About halfway through both Queen books, the stories merge together; I assumed book three would focus on the ultimate outcome (the two rivals becoming grandmothers to the same future king) but Philippa Gregory's website says that the next book, The Rivers Woman out fall 2011, will focus on Elizabeth's mother, Jacquetta, a rumored witch. But I digress...

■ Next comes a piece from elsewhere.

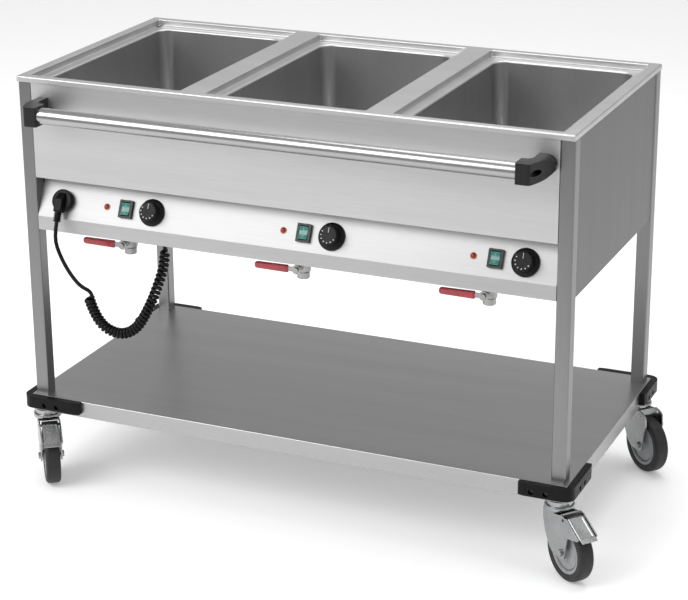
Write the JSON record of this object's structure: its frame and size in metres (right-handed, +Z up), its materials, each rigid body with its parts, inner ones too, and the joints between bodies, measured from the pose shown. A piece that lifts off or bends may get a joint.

I didn't enjoy this book as much as the first, possibly because Margaret Beaufort might be one of the most annoying characters working in fiction today. As a child, she believes that she has divine visions of Joan of Arc and believes she is just as chosen, making for a lot of sanctimonious selfishness. It is slightly amusing when she utters clueless things like, "I care nothing for his good looks as I am devoid of vanity and lust, but the rightness of being his wife and becoming Queen of England haunts me like a lost love" (p. 212). But then, passage after passage, I was reminded of how much I hate people like this...because mon dieu, if you gotta let everyone know just how devout you are, you're in it for the wrong reasons.
Besides drinking the Jesus juice, Margaret harbors some serious jealous toward Elizabeth Woodville for marrying Edward IV, a mate that would have made Margaret queen. And Margaret deserved to be queen, dontcha know? "The plans were formed by a woman who thought herself the mother of a king, who could not be satisfied to be an ordinary woman," Margaret says on page 301, speaking of Elizabeth though she easily could be describing herself. "The fault of the enterprise lay in the vanity of a woman who would be queen, and who would overturn the peace of the country for her own selfish desire." She says this, of course, after she's failed to overthrow King Richard III when trying to put her own kid on the throne.
So after all this, you expect (nay, pray!) she'll get the comeuppance she so rightly deserves. The book ends before the saga concludes but historically, you know it's not going to happen. Her kid is Henry Tudor, i.e. Henry VII. She gets exactly what she wants and becomes a very powerful figure at court, far more powerful than her rival's daughter, Elizabeth of York, who ends up bearing her a grandchild. Margaret deserves a swift kick in the ass but alas, it never arrives. And that ends up being a real shame after putting up with this woman for 400 pages.